Anonymous wrote:Anonymous wrote:Anonymous wrote:I’d be calling divorce lawyers and making copies of all of our bank records, taxes, important documents, etc. He sounds like an abusive ass.
Do this. You deserve better and so does your son.
Ridiculous. It was a text. DCUM needs to learn to let small issues slide a bit and deal with them proactively. The child does not want his/her parents to divorce. Do you want to have to admit to your child that you guys split up over a text of two dishes because you were rushing out of the house for a kid centered event? No? Then don't divorce. Deal with the issue.
Anonymous wrote:So much less drama to adopt a child as a single woman and do it all myself with no arguments.
Anonymous wrote:I’m going to get play devils advocate as someone who has been on the receiving end of this type of thing for years- I started feeling like my spouse thought their time was more valuable than mine. My now XH knew that if he put a dirty dish on the counter or in the sink that it would magically get cleaned. This type of thing carried over into many aspects of our relationship and it got to the point where I became resentful (because really, how long does it take to complete the task of putting a dish into the dishwasher), I started losing respect for him and I started realizing that he was not a value added partner. OP does this type of thing (you leaving things undone that he has to do) happen often? Because this sounds like it’s WAY more than just leaving two dishes on the sink. And honestly I don’t agree with how he went about communicating his opinion on the matter but at least he’s verbalizing it. I was never able to communicate my issues and it was a huge factor in the divorce (the culmination of years of little things that were disrespectful).

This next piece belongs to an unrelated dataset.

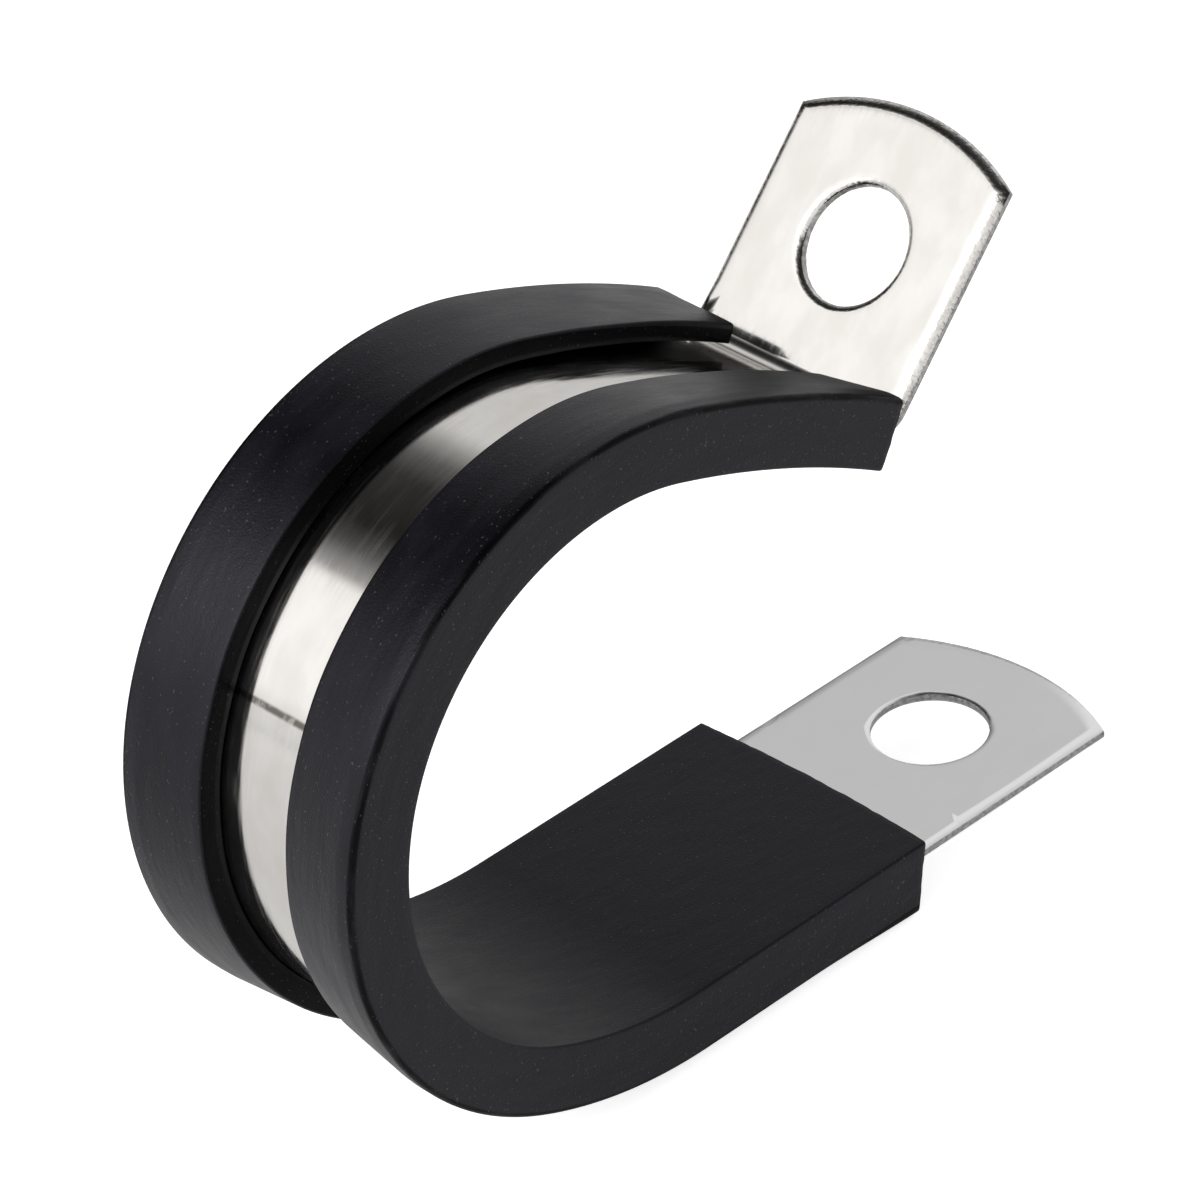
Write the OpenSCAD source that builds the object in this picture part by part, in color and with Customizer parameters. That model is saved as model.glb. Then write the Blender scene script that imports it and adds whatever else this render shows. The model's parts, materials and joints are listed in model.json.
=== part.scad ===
// Rubber-lined P clip for cables, hoses and pipes, shown open as it is supplied.
// One folded steel strap carries a slip-on rubber channel. The strap starts at a drilled
// tab, runs straight along the leg, wraps round the loop and turns up into a second
// drilled tab. Closing the loop brings the two holes onto one screw.
//
// Frame: X runs along the leg, from the loop towards the tabs. Y runs across the strap,
// from front to back, and Z points up from the leg. The origin is on the axis of the
// loop, mid strap.

/* [Steel strap] */
// Width of the steel strap
band_w = 15; // [12:0.5:25]
// Thickness of the steel strap
band_t = 0.6; // [0.4:0.1:0.8]
// Diameter of the screw hole in each tab
hole_d = 6.6; // [5.3:0.1:8.4]
// From the centre of each hole to the crown of the tab's tip
hole_to_tip = 7.8; // [7:0.1:10]
// From the end of the liner to the centre of the lower hole
end_to_lower_hole = 9.2; // [8:0.1:14]
// From the corner of the upper bend to the centre of the upper hole
bend_to_upper_hole = 7.7; // [7:0.1:14]
// Radius inside the upper bend
bend_r = 1; // [0.6:0.1:1.5]
// Slope of the upper tab above the leg, in degrees
tab_slope = 46.5; // [30:0.5:60]

/* [Route of the liner's inner face] */
// Length of the straight leg
leg_len = 16.8; // [12:0.1:30]
// Radius of the heel, where the leg starts to rise
heel_r = 24; // [20:0.5:40]
// Turn of the heel, in degrees
heel_turn = 25; // [15:0.5:30]
// Radius of the loop
loop_r = 15.5; // [12:0.25:18]
// Turn of the loop, in degrees
loop_turn = 173; // [165:0.5:180]
// Radius of the flattened shoulder above the mouth
shoulder_r = 65; // [50:1:100]
// Turn of the shoulder, in degrees
shoulder_turn = 13.5; // [8:0.5:18]
// Turn of the bare strap that runs on from the shoulder to the upper bend, in degrees
neck_turn = 0.2; // [0.1:0.1:1]

/* [Rubber liner] */
// Rubber between the steel and the cable
web_t = 1.55; // [1.2:0.05:1.6]
// Rubber outside each edge of the steel
side_t = 1.05; // [0.9:0.05:1.5]
// Play between the steel and the rubber, on every side
play = 0.05; // [0.03:0.01:0.1]
// Height of the liner over its side walls
liner_h = 4; // [3.8:0.05:4.6]
// Height of the free edge of the front lip
front_lip_h = 3.35; // [3.2:0.05:3.6]
// Height of the free edge of the back lip, which stands off the steel
back_lip_h = 3.65; // [3.5:0.05:3.8]
// Rubber in the free edge of the back lip
back_lip_t = 1.1; // [0.9:0.05:1.2]
// Width of the gap between the lips, where the steel shows
lip_gap = 6.1; // [4:0.1:8]
// Rounding of the outer corners
outer_round = 0.45; // [0.2:0.05:0.6]
// Rounding of the inner corners
inner_round = 0.25; // [0.1:0.05:0.35]
// Lean of the liner's cut end on the leg, in degrees
leg_end_lean = 12; // [0:1:15]
// Lean of its other cut end, at the upper bend, in degrees
bend_end_lean = 6; // [0:1:15]

/* [Hidden] */
$fn = 96;

steel = [0.80, 0.79, 0.77];
rubber = [0.11, 0.11, 0.12];

// Heights are measured outwards from the liner's inner face.
strap_in = web_t + play;
strap_out = strap_in + band_t;
channel_top = strap_out + play;
channel_half = band_w / 2 + play;
liner_half = channel_half + side_t;
gap_half = lip_gap / 2;

// The clip is drawn with its route in the XY plane and its width along Z, and is then
// stood up. Seen so, the route runs clockwise from the leg: heel, loop, shoulder and
// neck. Each name below is the angle at which that arc ends, anticlockwise from +X.
heel_to = 270 - heel_turn;
loop_to = heel_to - loop_turn;
shoulder_to = loop_to - shoulder_turn;
neck_to = shoulder_to - neck_turn;

// Neighbouring arcs share a tangent, so their centres and the joint between them lie on
// one line. The bend turns the other way, about a line above the strap's outer face.
heel_c = (loop_r - heel_r) * unit(heel_to);
shoulder_c = (loop_r - shoulder_r) * unit(loop_to);
bend_c = shoulder_c + (shoulder_r + strap_out + bend_r) * unit(neck_to);
bend_turn = tab_slope + 90 - neck_to;
bend_reach = bend_r * tan(bend_turn / 2);

// The tip of each tab is part of a disc twice as wide as the strap.
tip_r = band_w;
tip_crown = tip_r - sqrt(tip_r * tip_r - band_w * band_w / 4);

// The liner is drawn this much too long at each end, and then cut to its lean.
spare = 1;
spare_turn = 1;

function unit(angle) = [cos(angle), sin(angle)];

module stand_up() {
    rotate([90, 0, 0])
        children();
}

// Moves to a point in a rounded step and a tiny one, so that no digit of it is lost and
// neighbouring stretches meet flush.
module place(point) {
    near = [for (v = point) round(v * 1000) / 1000];
    translate(near)
        translate(point - near)
            children();
}

// Sweeps a section about a centre, anticlockwise between two angles. The section's X is
// the distance from the centre, and its Y runs across the strap, towards the front.
module arc(centre, from, to) {
    place(centre)
        rotate_extrude(start = from, angle = to - from)
            children();
}

// Carries a section along the route. The section's X is the height.
module along_route(leg, last_to) {
    place(heel_c)
        translate([leg, 0, 0])
            rotate([90, 0, -90])
                linear_extrude(leg)
                    translate([heel_r, 0])
                        children();
    arc(heel_c, heel_to, 270)
        translate([heel_r, 0])
            children();
    arc([0, 0], loop_to, heel_to)
        translate([loop_r, 0])
            children();
    arc(shoulder_c, last_to, loop_to)
        translate([shoulder_r, 0])
            children();
}

module strap_section(low) {
    translate([low, -band_w / 2])
        square([band_t, band_w]);
}

// A flat tab that starts at the origin, with its hole this far along X. The tip is the
// part of a disc that the plate's two edges leave.
module tab(to_hole) {
    tip = to_hole + hole_to_tip;
    linear_extrude(band_t)
        intersection() {
            translate([0, -band_w / 2])
                square([tip, band_w]);
            union() {
                translate([tip - tip_r, 0])
                    circle(tip_r);
                translate([0, -band_w / 2])
                    square([tip - tip_crown, band_w]);
            }
        }
}

module tab_hole(to_hole) {
    translate([to_hole, 0, -band_t])
        cylinder(h = 3 * band_t, d = hole_d);
}

// The lower tab carries the leg straight on, past the end of the liner.
module on_lower_tab() {
    place(heel_c)
        translate([leg_len, -heel_r - strap_in, 0])
            rotate([90, 0, 0])
                children();
}

module at_upper_tab() {
    place(bend_c)
        rotate(tab_slope)
            children();
}

module on_upper_tab() {
    at_upper_tab()
        translate([0, -bend_r, 0])
            rotate([90, 0, 0])
                children();
}

// The bend is drawn as two lengths that overlap, one from each of its ends.
module upper_bend() {
    part_turn = 0.6 * bend_turn;
    arc(bend_c, neck_to + 180, neck_to + 180 + part_turn)
        strap_section(bend_r);
    at_upper_tab()
        arc([0, 0], 270 - part_turn, 270)
            strap_section(bend_r);
}

module strap() {
    color(steel)
        stand_up()
            difference() {
                union() {
                    along_route(leg_len, neck_to)
                        strap_section(strap_in);
                    upper_bend();
                    on_lower_tab()
                        tab(end_to_lower_hole);
                    on_upper_tab()
                        tab(bend_to_upper_hole - bend_reach);
                }
                on_lower_tab()
                    tab_hole(end_to_lower_hole);
                on_upper_tab()
                    tab_hole(bend_to_upper_hole - bend_reach);
            }
}

// What a rounding takes off a square corner that points towards -X and -Y.
module corner_waste(r) {
    difference() {
        translate([-r, -r])
            square(2 * r);
        translate([r, r])
            circle(r);
        translate([r, -r])
            square(2 * r);
        translate([-r, r])
            square(2 * r);
    }
}

// A flat web under the steel, a wall past each of its edges, and two lips folded over
// it. The front lip lies flat on the steel, and the back lip rises to its free edge.
module liner_outline() {
    polygon([
        [0, -liner_half],
        [0, liner_half],
        [liner_h, liner_half],
        [liner_h, channel_half],
        [front_lip_h, gap_half],
        [channel_top, gap_half],
        [channel_top, channel_half],
        [web_t, channel_half],
        [web_t, -channel_half],
        [channel_top, -channel_half],
        [back_lip_h - back_lip_t, -gap_half],
        [back_lip_h, -gap_half],
        [liner_h, -channel_half],
        [liner_h, -liner_half],
    ]);
}

module liner_section() {
    difference() {
        liner_outline();
        for (side = [0, 1])
            mirror([0, side]) {
                translate([0, -liner_half])
                    corner_waste(inner_round);
                translate([liner_h, -liner_half])
                    mirror([1, 0])
                        corner_waste(outer_round);
            }
    }
}

// What a leaning cut takes off an end of the liner, past the origin along +X. The cut
// starts at the inner face and leans back over the liner, whose height is along -Y.
module end_waste(lean) {
    rotate(-lean)
        translate([0, -3 * liner_h, -liner_half - spare])
            cube([2 * liner_h, 4 * liner_h, 2 * (liner_half + spare)]);
}

module liner() {
    color(rubber)
        stand_up()
            difference() {
                along_route(leg_len + spare, shoulder_to - spare_turn)
                    liner_section();
                place(heel_c)
                    translate([leg_len, -heel_r, 0])
                        end_waste(leg_end_lean);
                place(shoulder_c)
                    rotate(shoulder_to + 90)
                        translate([0, -shoulder_r, 0])
                            mirror([1, 0, 0])
                                end_waste(bend_end_lean);
            }
}

strap();
liner();
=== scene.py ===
# %% [markdown]
# # A rubber-lined P clip
#
# The clip is two pieces. A flat steel blank with a hole near each end is folded into a
# strap, and an extruded rubber channel is slipped over it. Both follow one route, so
# this lesson works the route out once, as a formula, and then carries two different
# sections along it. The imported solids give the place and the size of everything.

# %% The frame
import json
import math

import bmesh
import bpy
import numpy as np
from mathutils import Matrix, Vector


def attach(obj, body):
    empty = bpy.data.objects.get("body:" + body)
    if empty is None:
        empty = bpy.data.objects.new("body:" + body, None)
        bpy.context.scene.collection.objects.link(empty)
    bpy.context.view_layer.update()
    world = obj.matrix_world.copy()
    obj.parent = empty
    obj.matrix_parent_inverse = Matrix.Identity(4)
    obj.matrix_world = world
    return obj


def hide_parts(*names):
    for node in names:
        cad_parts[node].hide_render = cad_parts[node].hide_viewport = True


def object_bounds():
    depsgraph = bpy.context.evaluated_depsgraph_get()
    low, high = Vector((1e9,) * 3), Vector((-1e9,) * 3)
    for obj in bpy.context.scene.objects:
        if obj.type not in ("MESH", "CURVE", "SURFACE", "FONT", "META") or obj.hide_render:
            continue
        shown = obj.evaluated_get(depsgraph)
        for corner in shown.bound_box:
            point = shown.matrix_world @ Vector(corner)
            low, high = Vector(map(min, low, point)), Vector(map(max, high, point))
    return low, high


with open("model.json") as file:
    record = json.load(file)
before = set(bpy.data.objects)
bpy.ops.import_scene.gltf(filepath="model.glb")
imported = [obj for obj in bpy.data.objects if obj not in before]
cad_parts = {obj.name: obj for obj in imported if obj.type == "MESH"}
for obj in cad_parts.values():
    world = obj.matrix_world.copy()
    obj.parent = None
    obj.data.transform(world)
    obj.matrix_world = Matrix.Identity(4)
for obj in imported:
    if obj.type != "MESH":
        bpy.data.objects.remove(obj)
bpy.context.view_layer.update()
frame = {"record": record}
record = frame["record"]

# %% [markdown]
# ## Driving dimensions
#
# The loop's radius and the two holes come from the record, which names them as mounts.
# The others are the section sizes of the strip and of the channel. All are in
# millimetres here, and become metres only when a mesh is made.

# %% Driving dimensions
MM = 0.001
mounts = {mount["name"]: mount for mount in record["mounts"]}


def mount_mm(name):
    """A mount's place in millimetres, as (x, z)."""
    x, _, z = mounts[name]["pos_m"]
    return np.array([x, z]) / MM


loop_r = mounts["cable_seat"]["dims"]["r_mm"]
hole_r = mounts["lower_hole"]["dims"]["r_mm"]
lower_hole = mount_mm("lower_hole")
upper_hole = mount_mm("upper_hole")

band_w, band_t = 15.0, 0.6
hole_to_tip, end_to_lower_hole = 7.8, 9.2
leg_len, heel_r, heel_turn = 16.8, 24.0, 25.0
loop_turn, shoulder_r, shoulder_turn = 173.0, 65.0, 13.5
neck_turn, bend_r, tab_slope = 0.2, 1.0, 46.5
web_t, side_t, play = 1.55, 1.05, 0.05
liner_h, front_lip_h, back_lip_h, back_lip_t = 4.0, 3.35, 3.65, 1.1
lip_gap, leg_end_lean = 6.1, 12.0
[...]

Anonymous wrote:Why did you marry him, and most importantly, why did you have a kid with him?
After with PPs, start divorce plans now. It won’t be easy, and losing your child for 50% of the time will be tough, but it’s inevitable.
Anonymous wrote:I know that DCUM says the answer is divorce in every situation, but in this case, it really is the answer. Your husband will not change, and your life will only become more stressful as your kid gets older. Start preparing to get out.
Anonymous wrote:Anonymous wrote:Anonymous wrote:I’d be calling divorce lawyers and making copies of all of our bank records, taxes, important documents, etc. He sounds like an abusive ass.
Do this. You deserve better and so does your son.
Ridiculous. It was a text. DCUM needs to learn to let small issues slide a bit and deal with them proactively. The child does not want his/her parents to divorce. Do you want to have to admit to your child that you guys split up over a text of two dishes because you were rushing out of the house for a kid centered event? No? Then don't divorce. Deal with the issue.
Anonymous wrote:How would you react to this?
This morning at 7 I was rushing out the door with our 7 year-old to make it in time to an all-day kids' activity. I left the two dirty plates used for breakfast on the kitchen counter. Otherwise the kitchen and the entire house were spotless (because our cleaner was here yesterday).
An hour later my husband texted me a photo of the two plates, writing that I should clean up my mess before leaving the house, because "it shows a lack of respect" toward him.
I wanted to reply to him jokingly that putting the two plates in the dishwasher will be considered his share if the household chores, but I bit my tongue, because I knew that it would make him angry.
He doesn't do anything around the house, except goes grocery shopping one a week. For example,if it rains, it wouldn't occur to him to cover the teak patio furniture. He refuses even to water the plants.
He expects that I keep the house spotless, because it is me and our kid who "make the mess" during the week. He gets home late and leaves early every day.
I have a job and work outside the home, albeit less hours than him (because I take care of our kid).
When our kid and I got home tonight at 8:30 pm, the two plates were still on the counter. I cleared them away before I washed our son and put him to bed.
How would you deal with this? My husband is prone to angry reactions, and I don't want to escalate the situation. Nevertheless,it bothers me.
By the way, such situations occur regularly.
Thanks in advance.
Anonymous wrote:Anonymous wrote:Anonymous wrote:Anonymous wrote:I’d be calling divorce lawyers and making copies of all of our bank records, taxes, important documents, etc. He sounds like an abusive ass.
+1. 100%
+2
OP here. I'm surprised that so many posters think that I should divorce. It is difficult when our lives are so entangled, and we have a young child. I'd much rather try to make it work
Anonymous wrote:Anonymous wrote:I’d be calling divorce lawyers and making copies of all of our bank records, taxes, important documents, etc. He sounds like an abusive ass.
Do this. You deserve better and so does your son.